The Rev. George Bender said Tuesday that he never thought a little book burning would get so much publicity.
But reporters have not stopped calling his tiny Harvest Assembly of God Church in rural western Pennsylvania since word got out that church members held a ceremonial burning of “ungodly” videotapes, music CDs and books, including some of the Harry Potter fantasy tales.
“We got a lot more attention than we were planning on. I’ve been getting calls all morning from all around the country,” Bender said. “We were only out to make a little noise in the local community.”

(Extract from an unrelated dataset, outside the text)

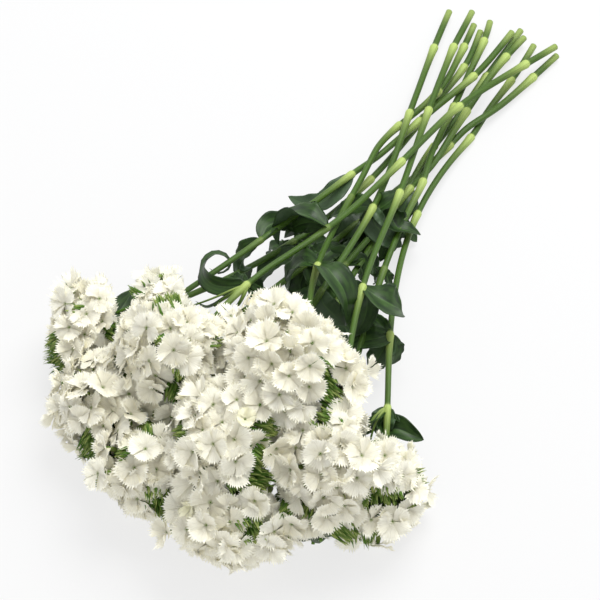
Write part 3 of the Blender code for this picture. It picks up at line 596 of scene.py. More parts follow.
# Leaves that the photograph shows: stem, joint, the midrib after the joint (pixel across, pixel down,
# height), the ways the upper side looks from root to tip, the width, and what else differs.
UP = (0, 0, 1)
PHOTO_LEAVES = [
    (1, 4, [(268, 226, 54), (284, 223, 48), (304, 232, 38)], [UP, (0.2, -0.3, 1)], 19, {"fold": 22}),
    (2, 4, [(310, 217, 68), (293, 214, 62), (280, 229, 46), (279, 245, 34)],
     [(-0.1, 0.4, 1), (-0.3, 0.5, 0.8), (-0.7, 0.2, 0.6)], 28, {"fold": 30, "wave": 1.4}),
    (2, 4, [(312, 222, 56), (296, 226, 46), (284, 238, 34)],
     [(0.1, -0.4, 1), (-0.2, -0.3, 1)], 22, {"fold": 16}),
    (1, 3, [(340, 187, 36), (322, 202, 32), (305, 203, 27), (288, 196, 20)],
     [UP, (0.2, -0.4, 1)], 18, {"tint": 0.8, "fold": 14}),
    (0, 4, [(284, 249, 22), (273, 247, 19), (267, 259, 8)], [UP, (-0.8, 0.2, 0.5)], 15, {"fold": 24}),
    (1, 4, [(250, 249, 48), (243, 259, 40), (245, 272, 26), (249, 282, 16)],
     [UP, (-0.4, -0.1, 1), (0.4, 0, 1)], 19, {"fold": 30}),
    (2, 5, [(230, 287, 70), (212, 284, 64), (203, 273, 60), (206, 260, 58), (216, 253, 57), (228, 258, 55),
            (229, 267, 54), (219, 273, 53), (209, 268, 53)],
     [CAMERA_BACK, CAMERA_BACK, CAMERA_BACK, CAMERA_BACK - CAMERA_RIGHT, 0.3 * CAMERA_BACK - CAMERA_RIGHT,
      CAMERA_UP + 0.3 * CAMERA_BACK, CAMERA_RIGHT + 0.3 * CAMERA_BACK, 0.3 * CAMERA_BACK - CAMERA_UP,
      0.3 * CAMERA_BACK - CAMERA_RIGHT],
     14, {"fold": 14, "wave": 0.4, "fullness": 0.5}),
    (2, 5, [(237, 280, 66), (230, 276, 58)], [UP, (0, -0.3, 1)], 13, {"fold": 20}),
    (2, 5, [(254, 288, 62), (250, 299, 46)], [(0.4, 0, 1), (0.4, -0.2, 1)], 15, {"fold": 34}),
    (3, 4, [(286, 258, 28), (268, 268, 22), (258, 288, 10)],
     [UP, (-0.3, 0, 1)], 21, {"fold": 20, "tint": 0.3}),
    (4, 5, [(305, 262, 62), (292, 272, 48), (288, 291, 28)],
     [(-0.1, 0.2, 1), (-0.4, 0, 1)], 24, {"fold": 24}),
    (4, 5, [(309, 256, 56), (302, 250, 44)], [UP, (0, -0.2, 1)], 14, {"fold": 24}),
    (4, 5, [(330, 271, 84), (343, 289, 80), (348, 310, 62), (346, 326, 40)],
     [(0, 0.1, 1), (0.3, 0.2, 1), (0.6, -0.1, 0.8)], 24, {"fold": 20, "wave": 0.7, "fullness": 0.85}),
    (6, 4, [(323, 303, 57), (332, 313, 52), (346, 326, 40)],
     [(0, -0.4, 1), (0.1, -0.6, 0.8)], 19, {"fold": 12, "tint": 0.9}),
    (6, 4, [(328, 310, 42), (340, 330, 28), (349, 344, 16)],
     [UP, (0.2, 0, 1)], 13, {"fold": 20, "tint": 0.5}),
    (6, 3, [(360, 207, 40), (345, 212, 34), (329, 217, 24)], [UP, (-0.1, 0.2, 1)], 22, {"fold": 22}),
    (3, 3, [(362, 222, 18), (346, 231, 16), (333, 246, 7)],
     [UP, (-0.3, -0.2, 1)], 26, {"fold": 18, "tint": 0.4}),
    (3, 4, [(322, 256, 24), (334, 250, 22), (346, 254, 14)], [UP, (0.2, 0.2, 1)], 22, {"fold": 22}),
    (7, 4, [(356, 262, 24), (362, 270, 17), (361, 281, 8)], [UP, (0.4, 0, 1)], 17, {"fold": 26}),
    (7, 4, [(337, 258, 24), (329, 264, 18), (322, 276, 8)], [UP, (-0.4, 0, 1)], 22, {"fold": 22}),
    (7, 4, [(342, 276, 22), (346, 290, 15), (352, 304, 8)], [UP, (0.2, -0.2, 1)], 20, {"fold": 22}),
    (6, 3, [(380, 218, 43), (389, 229, 36)],
     [(0.3, -0.5, 0.8), (0.3, -0.5, 0.8)], 9, {"fold": 20, "tint": 1.0}),
    (7, 3, [(407, 200, 20), (403, 213, 15), (400, 228, 8)],
     [(0.4, -0.2, 0.8), (0.3, -0.2, 0.9)], 19, {"fold": 14, "tint": 0.6}),
    (5, 3, [(391, 212, 34), (397, 227, 29), (410, 231, 26), (421, 235, 18)],
     [(-0.4, 0, 1), (0, 0.2, 1), (0.1, 0.4, 1)], 23, {"fold": 28, "wave": 1.4}),
    (6, 3, [(374, 222, 34), (387, 236, 26), (402, 247, 15)],
     [(-0.2, -0.3, 1), (0, -0.4, 1)], 23, {"fold": 14, "tint": 0.7}),
    (3, 3, [(372, 226, 14), (371, 241, 11), (376, 257, 5)], [UP, (-0.3, -0.1, 1)], 22, {"fold": 22}),
    (5, 3, [(384, 206, 40), (371, 214, 34), (358, 222, 26)],
     [(-0.1, 0.2, 1), (-0.3, 0.1, 1)], 20, {"fold": 22}),
    (10, 4, [(379, 275, 24), (374, 285, 14)], [(-0.4, 0, 1), (-0.6, 0, 0.8)], 13, {"fold": 26}),
    (10, 4, [(388, 278, 22), (390, 289, 14)], [UP, (0.4, 0, 1)], 9, {"fold": 26}),
    (5, 4, [(376, 296, 64), (390, 304, 60), (402, 310, 48)],
     [(0, 0.2, 1), (0.3, 0.1, 1)], 31, {"fold": 24, "wave": 1.0, "fullness": 1.3}),
    (5, 4, [(367, 302, 54), (364, 320, 42), (353, 337, 26)],
     [(0.1, 0, 1), (-0.2, -0.3, 1)], 20, {"fold": 18, "tint": 0.4}),
    (9, 4, [(382, 326, 35), (373, 320, 31), (365, 327, 22)], [UP, (-0.2, -0.5, 0.8)], 13, {"fold": 26}),
    (9, 4, [(378, 338, 36), (363, 341, 32), (347, 346, 22)],
     [(0, 0.1, 1), (-0.1, 0.1, 1)], 23, {"fold": 16, "wave": 0.6}),
    (9, 4, [(391, 344, 28), (394, 356, 20), (391, 365, 10)],
     [(0.4, 0, 1), (0.6, 0, 0.8)], 18, {"fold": 22}),
    (9, 4, [(384, 348, 28), (377, 360, 20), (368, 373, 9)],
     [(-0.1, -0.3, 1), (-0.2, -0.4, 0.9)], 22, {"fold": 12, "tint": 0.7}),
    (9, 5, [(389, 428, 29), (400, 430, 30), (412, 435, 30), (424, 440, 27)],
     [(-0.1, 0.3, 1), (-0.2, -0.5, 0.8)], 23, {"fold": 34, "wave": 0.4}),
    (9, 5, [(377, 418, 38), (366, 423, 36), (357, 411, 29)],
     [(0, 0.4, 1), (-0.2, 0.5, 0.7)], 7, {"fold": 26, "wave": 0.2}),
    (9, 5, [(383, 424, 30), (380, 439, 20)],
     [(-0.1, -0.4, 1), (-0.2, -0.4, 1)], 20, {"fold": 12, "tint": 0.9}),
    (9, 5, [(374, 428, 32), (366, 434, 28), (362, 430, 22)],
     [(0, 0.3, 1), (0, 0.3, 1)], 5, {"fold": 26, "wave": 0.2}),
    (0, 6, [(114, 320, 44), (124, 305, 44), (134, 289, 38)],
     [CAMERA_BACK, CAMERA_BACK], 21, {"fold": 14, "wave": 0.6}),
    (3, 4, [(318, 280, 16), (326, 296, 10), (332, 312, 5)], [UP, (0.2, 0, 1)], 26, {"fold": 20}),
    (8, 4, [(344, 318, 20), (352, 334, 10)], [UP, (0.2, 0, 1)], 24, {"fold": 20}),
    (8, 4, [(352, 296, 24), (366, 300, 16), (378, 314, 7)], [UP, (0.2, 0, 1)], 24, {"fold": 20}),
    (8, 3, [(396, 226, 14), (408, 233, 10), (417, 242, 4)], [UP, (0.1, 0.1, 1)], 20, {"fold": 20}),
    (8, 3, [(380, 226, 14), (366, 232, 10), (352, 241, 4)], [UP, (-0.1, 0, 1)], 24, {"fold": 20}),
    (0, 4, [(300, 256, 20), (298, 274, 10)], [UP, (0, 0, 1)], 22, {"fold": 24}),
    (2, 5, [(222, 300, 62), (207, 307, 52), (195, 301, 44)],
     [(0, 0.3, 1), (-0.2, 0.4, 0.7)], 5, {"fold": 26, "wave": 0.2}),
    (8, 3, [(378, 226, 11), (362, 238, 8), (347, 254, 5)], [UP, (0, -0.2, 1)], 30, {"wave": 1.6}),
    (7, 4, [(344, 256, 15), (332, 246, 10), (316, 241, 6)], [UP, (0, 0.2, 1)], 30, {"wave": 1.6}),
    (7, 4, [(357, 256, 14), (369, 262, 9), (374, 277, 5)], [UP, (0.2, 0, 1)], 26, {"wave": 1.8}),
    (3, 4, [(304, 272, 18), (300, 285, 12), (303, 299, 7)], [UP, (-0.1, -0.2, 1)], 28, {"wave": 1.6}),
    (8, 4, [(330, 290, 18), (317, 281, 12), (304, 270, 7)], [UP, (-0.1, 0, 1)], 30, {"wave": 1.4}),
    (0, 4, [(304, 243, 18), (320, 248, 12), (336, 256, 7)], [UP, (0.1, 0, 1)], 28, {"wave": 1.6}),
    (8, 4, [(348, 304, 20), (360, 312, 14), (372, 326, 8)], [UP, (0.2, 0, 1)], 28, {"wave": 1.6}),
    (8, 3, [(392, 228, 12), (388, 244, 8), (380, 262, 5)], [UP, (0.1, -0.1, 1)], 20, {"wave": 1.6}),
    (2, 5, [(256, 294, 66), (268, 300, 54), (284, 298, 40)], [UP, (0, -0.3, 1)], 16, {"wave": 1.2}),
    (6, 4, [(312, 296, 50), (300, 300, 44), (284, 304, 36)], [UP, (0, -0.2, 1)], 18, {"wave": 1.2}),
]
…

The Pentecostal church, which is about 40 miles north of Pittsburgh, sponsored a book burning Sunday evening at the edge of its gravel parking lot. Among the 30 church members and guests in attendance were teenagers who led hymns including “Amazing Grace” and “Father of Creation.”
Into the fire went 1970s albums by Joe Walsh and the rock group Foreigner; CDs by Bruce Springsteen, Pearl Jam and AC/DC; and Walt Disney Co. videos of “Pinocchio” and “Hercules.”
Titles by actress Shirley MacLaine and psychic Edgar Cayce, whose work touched on supernatural or paranormal themes, also went up in smoke.
The American Library Assn., which tracks challenges to controversial books in the United States, said book burnings are relatively rare.
“We haven’t had any burnings that I’m aware of since . . . I believe it was back in the ‘80s,” said Judith Krug, director of the association’s Office for Intellectual Freedom. She also noted that the wildly popular Harry Potter series has attracted more formal challenges in public school libraries than any other book or book collection for two straight years.
“The prevalent reason for challenges is the notion that if children read these materials, they will become believers in [witchcraft], and that evil pervades the material,” Krug said.